On Mon, Jun 04, 2007 at 10:50:41AM -0700, Linus Torvalds wrote:
> The exception is if you use the memory allocator as a "ID allocator", but 
> quite frankly, if you use a size of zero, it's your own damn problem. 
> Insane code is not an argument for insane behaviour.
> If people can't be bothered to create a "random ID generator" themselves, 
> they had damn well better use "kmalloc(1)" rather than "kmalloc(0)" to get 
> a unique cookie. Asking the allocator to do something idiotic because some 
> idiot thinks a memory allocator is a cookie allocator is just crazy.

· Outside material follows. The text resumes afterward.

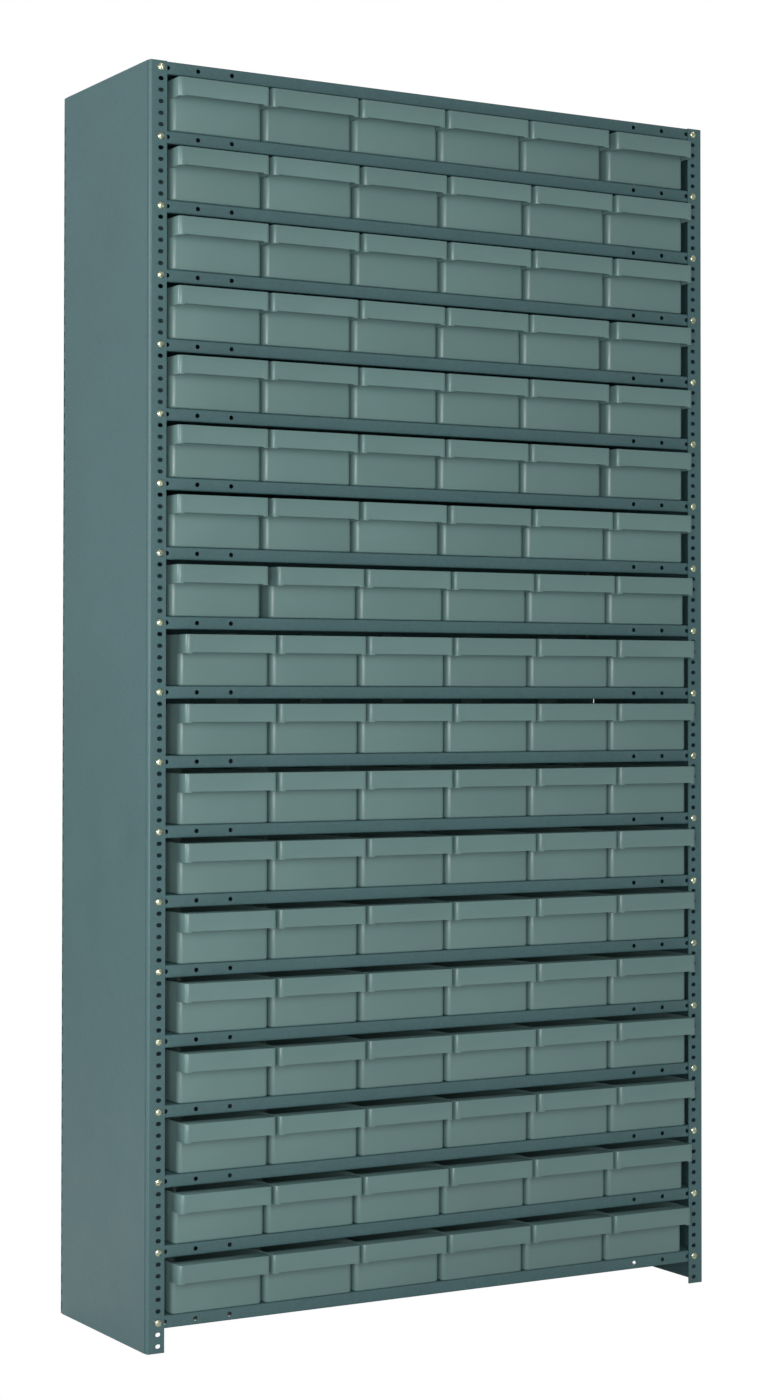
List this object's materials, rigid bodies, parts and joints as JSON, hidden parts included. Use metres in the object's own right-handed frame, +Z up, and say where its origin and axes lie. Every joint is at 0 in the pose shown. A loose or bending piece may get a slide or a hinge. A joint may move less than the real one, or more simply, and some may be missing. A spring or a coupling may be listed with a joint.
{
  "type": "closed drawer shelving unit",
  "caption": "Tall closed steel shelving unit of bolted shelves between slotted angle posts, with rows of pull-out plastic drawers with hollow grips on the shelves.",
  "frame": {"origin": "middle of the overall box, on the floor", "axes": "+Z up, -Y the front where the drawers come out, +X the right side seen from the front"},
  "size_m": [1.01, 0.3472, 1.905],
  "materials": {
    "blue_grey_steel": "blue-grey baked enamel, satin",
    "drawer_plastic": "grey-green moulded plastic, satin",
    "zinc": "bright zinc plated"
  },
  "bodies": {
    "frame": {"front_left_post": "blue_grey_steel", "front_right_post": "blue_grey_steel", "back_left_post": "blue_grey_steel", "back_right_post": "blue_grey_steel", "left_side_panel": "blue_grey_steel", "right_side_panel": "blue_grey_steel", "back_panel": "blue_grey_steel", "bottom_shelf": "blue_grey_steel", "middle_shelves": "blue_grey_steel", "top_shelf": "blue_grey_steel", "shelf_bolts": "zinc", "shelf_nuts": "zinc"},
    "drawers_tier01": {"drawers_tier01": "drawer_plastic"},
    "drawers_tier02": {"drawers_tier02": "drawer_plastic"},
    "drawers_tier03": {"drawers_tier03": "drawer_plastic"},
    "drawers_tier04": {"drawers_tier04": "drawer_plastic"},
    "drawers_tier05": {"drawers_tier05": "drawer_plastic"},
    "drawer_tier06_col1": {"drawer_tier06_col1": "drawer_plastic"},
    "drawer_tier06_col2": {"drawer_tier06_col2": "drawer_plastic"},
    "drawer_tier06_col3": {"drawer_tier06_col3": "drawer_plastic"},
    "drawer_tier06_col4": {"drawer_tier06_col4": "drawer_plastic"},
    "drawer_tier06_col5": {"drawer_tier06_col5": "drawer_plastic"},
    "drawer_tier06_col6": {"drawer_tier06_col6": "drawer_plastic"},
    "drawer_tier07_col1": {"drawer_tier07_col1": "drawer_plastic"},
    "drawer_tier07_col2": {"drawer_tier07_col2": "drawer_plastic"},
    "drawer_tier07_col3": {"drawer_tier07_col3": "drawer_plastic"},
    "drawer_tier07_col4": {"drawer_tier07_col4": "drawer_plastic"},
    "drawer_tier07_col5": {"drawer_tier07_col5": "drawer_plastic"},
    "drawer_tier07_col6": {"drawer_tier07_col6": "drawer_plastic"},
    "drawer_tier08_col1": {"drawer_tier08_col1": "drawer_plastic"},
    "drawer_tier08_col2": {"drawer_tier08_col2": "drawer_plastic"},
    "drawer_tier08_col3": {"drawer_tier08_col3": "drawer_plastic"},
    "drawer_tier08_col4": {"drawer_tier08_col4": "drawer_plastic"},
    "drawer_tier08_col5": {"drawer_tier08_col5": "drawer_plastic"},
    "drawer_tier08_col6": {"drawer_tier08_col6": "drawer_plastic"},
    "drawer_tier09_col1": {"drawer_tier09_col1": "drawer_plastic"},
    "drawer_tier09_col2": {"drawer_tier09_col2": "drawer_plastic"},
    "drawer_tier09_col3": {"drawer_tier09_col3": "drawer_plastic"},
    "drawer_tier09_col4": {"drawer_tier09_col4": "drawer_plastic"},
    "drawer_tier09_col5": {"drawer_tier09_col5": "drawer_plastic"},
    "drawer_tier09_col6": {"drawer_tier09_col6": "drawer_plastic"},
    "drawer_tier10_col1": {"drawer_tier10_col1": "drawer_plastic"},
    "drawer_tier10_col2": {"drawer_tier10_col2": "drawer_plastic"},
    "drawer_tier10_col3": {"drawer_tier10_col3": "drawer_plastic"},
    "drawer_tier10_col4": {"drawer_tier10_col4": "drawer_plastic"},
    "drawer_tier10_col5": {"drawer_tier10_col5": "drawer_plastic"},
    "drawer_tier10_col6": {"drawer_tier10_col6": "drawer_plastic"},
    "drawer_tier11_col1": {"drawer_tier11_col1": "drawer_plastic"},
    "drawer_tier11_col2": {"drawer_tier11_col2": "drawer_plastic"},
    "drawer_tier11_col3": {"drawer_tier11_col3": "drawer_plastic"},
    "drawer_tier11_col4": {"drawer_tier11_col4": "drawer_plastic"},
    "drawer_tier11_col5": {"drawer_tier11_col5": "drawer_plastic"},
    "drawer_tier11_col6": {"drawer_tier11_col6": "drawer_plastic"},
    "drawers_tier12": {"drawers_tier12": "drawer_plastic"},
    "drawers_tier13": {"drawers_tier13": "drawer_plastic"},
    "drawers_tier14": {"drawers_tier14": "drawer_plastic"},
    "drawers_tier15": {"drawers_tier15": "drawer_plastic"},
    "drawers_tier16": {"drawers_tier16": "drawer_plastic"},
    "drawers_tier17": {"drawers_tier17": "drawer_plastic"},
    "drawers_tier18": {"drawers_tier18": "drawer_plastic"}
  },
  "joints": [
    {"name": "drawers_tier01_slide", "type": "slide", "parent": "frame", "child": "drawers_tier01", "axis": [0, -1, 0], "range_m": [0, 0.287]},
    {"name": "drawers_tier02_slide", "type": "slide", "parent": "frame", "child": "drawers_tier02", "axis": [0, -1, 0], "range_m": [0, 0.287]},
    {"name": "drawers_tier03_slide", "type": "slide", "parent": "frame", "child": "drawers_tier03", "axis": [0, -1, 0], "range_m": [0, 0.287]},
    {"name": "drawers_tier04_slide", "type": "slide", "parent": "frame", "child": "drawers_tier04", "axis": [0, -1, 0], "range_m": [0, 0.287]},
    {"name": "drawers_tier05_slide", "type": "slide", "parent": "frame", "child": "drawers_tier05", "axis": [0, -1, 0], "range_m": [0, 0.287]},
    {"name": "drawer_tier06_col1_slide", "type": "slide", "parent": "frame", "child": "drawer_tier06_col1", "axis": [0, -1, 0], "range_m": [0, 0.287]},
    {"name": "drawer_tier06_col2_slide", "type": "slide", "parent": "frame", "child": "drawer_tier06_col2", "axis": [0, -1, 0], "range_m": [0, 0.287]},
    {"name": "drawer_tier06_col3_slide", "type": "slide", "parent": "frame", "child": "drawer_tier06_col3", "axis": [0, -1, 0], "range_m": [0, 0.287]},
    {"name": "drawer_tier06_col4_slide", "type": "slide", "parent": "frame", "child": "drawer_tier06_col4", "axis": [0, -1, 0], "range_m": [0, 0.287]},
    {"name": "drawer_tier06_col5_slide", "type": "slide", "parent": "frame", "child": "drawer_tier06_col5", "axis": [0, -1, 0], "range_m": [0, 0.287]},
    {"name": "drawer_tier06_col6_slide", "type": "slide", "parent": "frame", "child": "drawer_tier06_col6", "axis": [0, -1, 0], "range_m": [0, 0.287]},
    {"name": "drawer_tier07_col1_slide", "type": "slide", "parent": "frame", "child": "drawer_tier07_col1", "axis": [0, -1, 0], "range_m": [0, 0.287]},
    {"name": "drawer_tier07_col2_slide", "type": "slide", "parent": "frame", "child": "drawer_tier07_col2", "axis": [0, -1, 0], "range_m": [0, 0.287]},
    {"name": "drawer_tier07_col3_slide", "type": "slide", "parent": "frame", "child": "drawer_tier07_col3", "axis": [0, -1, 0], "range_m": [0, 0.287]},
    {"name": "drawer_tier07_col4_slide", "type": "slide", "parent": "frame", "child": "drawer_tier07_col4", "axis": [0, -1, 0], "range_m": [0, 0.287]},
    {"name": "drawer_tier07_col5_slide", "type": "slide", "parent": "frame", "child": "drawer_tier07_col5", "axis": [0, -1, 0], "range_m": [0, 0.287]},
    {"name": "drawer_tier07_col6_slide", "type": "slide", "parent": "frame", "child": "drawer_tier07_col6", "axis": [0, -1, 0], "range_m": [0, 0.287]},
    {"name": "drawer_tier08_col1_slide", "type": "slide", "parent": "frame", "child": "drawer_tier08_col1", "axis": [0, -1, 0], "range_m": [0, 0.287]},
    {"name": "drawer_tier08_col2_slide", "type": "slide", "parent": "frame", "child": "drawer_tier08_col2", "axis": [0, -1, 0], "range_m": [0, 0.287]},
    {"name": "drawer_tier08_col3_slide", "type": "slide", "parent": "frame", "child": "drawer_tier08_col3", "axis": [0, -1, 0], "range_m": [0, 0.287]},
    {"name": "drawer_tier08_col4_slide", "type": "slide", "parent": "frame", "child": "drawer_tier08_col4", "axis": [0, -1, 0], "range_m": [0, 0.287]},
    {"name": "drawer_tier08_col5_slide", "type": "slide", "parent": "frame", "child": "drawer_tier08_col5", "axis": [0, -1, 0], "range_m": [0, 0.287]},
    {"name": "drawer_tier08_col6_slide", "type": "slide", "parent": "frame", "child": "drawer_tier08_col6", "axis": [0, -1, 0], "range_m": [0, 0.287]},
    {"name": "drawer_tier09_col1_slide", "type": "slide", "parent": "frame", "child": "drawer_tier09_col1", "axis": [0, -1, 0], "range_m": [0, 0.287]},
    {"name": "drawer_tier09_col2_slide", "type": "slide", "parent": "frame", "child": "drawer_tier09_col2", "axis": [0, -1, 0], "range_m": [0, 0.287]},
    {"name": "drawer_tier09_col3_slide", "type": "slide", "parent": "frame", "child": "drawer_tier09_col3", "axis": [0, -1, 0], "range_m": [0, 0.287]},
    {"name": "drawer_tier09_col4_slide", "type": "slide", "parent": "frame", "child": "drawer_tier09_col4", "axis": [0, -1, 0], "range_m": [0, 0.287]},
    {"name": "drawer_tier09_col5_slide", "type": "slide", "parent": "frame", "child": "drawer_tier09_col5", "axis": [0, -1, 0], "range_m": [0, 0.287]},
    {"name": "drawer_tier09_col6_slide", "type": "slide", "parent": "frame", "child": "drawer_tier09_col6", "axis": [0, -1, 0], "range_m": [0, 0.287]},
    {"name": "drawer_tier10_col1_slide", "type": "slide", "parent": "frame", "child": "drawer_tier10_col1", "axis": [0, -1, 0], "range_m": [0, 0.287]},
    {"name": "drawer_tier10_col2_slide", "type": "slide", "parent": "frame", "child": "drawer_tier10_col2", "axis": [0, -1, 0], "range_m": [0, 0.287]},
    {"name": "drawer_tier10_col3_slide", "type": "slide", "parent": "frame", "child": "drawer_tier10_col3", "axis": [0, -1, 0], "range_m": [0, 0.287]},
    {"name": "drawer_tier10_col4_slide", "type": "slide", "parent": "frame", "child": "drawer_tier10_col4", "axis": [0, -1, 0], "range_m": [0, 0.287]},
    {"name": "drawer_tier10_col5_slide", "type": "slide", "parent": "frame", "child": "drawer_tier10_col5", "axis": [0, -1, 0], "range_m": [0, 0.287]},
    {"name": "drawer_tier10_col6_slide", "type": "slide", "parent": "frame", "child": "drawer_tier10_col6", "axis": [0, -1, 0], "range_m": [0, 0.287]},
    {"name": "drawer_tier11_col1_slide", "type": "slide", "parent": "frame", "child": "drawer_tier11_col1", "axis": [0, -1, 0], "range_m": [0, 0.287]},
    {"name": "drawer_tier11_col2_slide", "type": "slide", "parent": "frame", "child": "drawer_tier11_col2", "axis": [0, -1, 0], "range_m": [0, 0.287]},
    {"name": "drawer_tier11_col3_slide", "type": "slide", "parent": "frame", "child": "drawer_tier11_col3", "axis": [0, -1, 0], "range_m": [0, 0.287]},
    {"name": "drawer_tier11_col4_slide", "type": "slide", "parent": "frame", "child": "drawer_tier11_col4", "axis": [0, -1, 0], "range_m": [0, 0.287]},
    {"name": "drawer_tier11_col5_slide", "type": "slide", "parent": "frame", "child": "drawer_tier11_col5", "axis": [0, -1, 0], "range_m": [0, 0.287]},
    {"name": "drawer_tier11_col6_slide", "type": "slide", "parent": "frame", "child": "drawer_tier11_col6", "axis": [0, -1, 0], "range_m": [0, 0.287]},
    {"name": "drawers_tier12_slide", "type": "slide", "parent": "frame", "child": "drawers_tier12", "axis": [0, -1, 0], "range_m": [0, 0.287]},
    {"name": "drawers_tier13_slide", "type": "slide", "parent": "frame", "child": "drawers_tier13", "axis": [0, -1, 0], "range_m": [0, 0.287]},
    {"name": "drawers_tier14_slide", "type": "slide", "parent": "frame", "child": "drawers_tier14", "axis": [0, -1, 0], "range_m": [0, 0.287]},
    {"name": "drawers_tier15_slide", "type": "slide", "parent": "frame", "child": "drawers_tier15", "axis": [0, -1, 0], "range_m": [0, 0.287]},
    {"name": "drawers_tier16_slide", "type": "slide", "parent": "frame", "child": "drawers_tier16", "axis": [0, -1, 0], "range_m": [0, 0.287]},
    {"name": "drawers_tier17_slide", "type": "slide", "parent": "frame", "child": "drawers_tier17", "axis": [0, -1, 0], "range_m": [0, 0.287]},
    {"name": "drawers_tier18_slide", "type": "slide", "parent": "frame", "child": "drawers_tier18", "axis": [0, -1, 0], "range_m": [0, 0.287]}
  ]
}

It's not such a great idea in general. Maybe it's a dumb device to cut
down on lines of code for merging or some such.


On Mon, Jun 04, 2007 at 10:50:41AM -0700, Linus Torvalds wrote:
> I can understand that things like user-level libraries have to take crazy 
> people into account, but the kernel internal libraries definitely do not.
> (Right now we warn once for zero-sized allocations anyway, and all the 
> cases we've found so far are either bugs that would have been found with 
> ZERO_ALLOC_PTR or would have been perfectly fine with it, so I don't think 
> anybody really _is_ that insane in the kernel)

There are always drivers for that, but I doubt any were sufficiently
creative to pick up on this. At least I've not see any.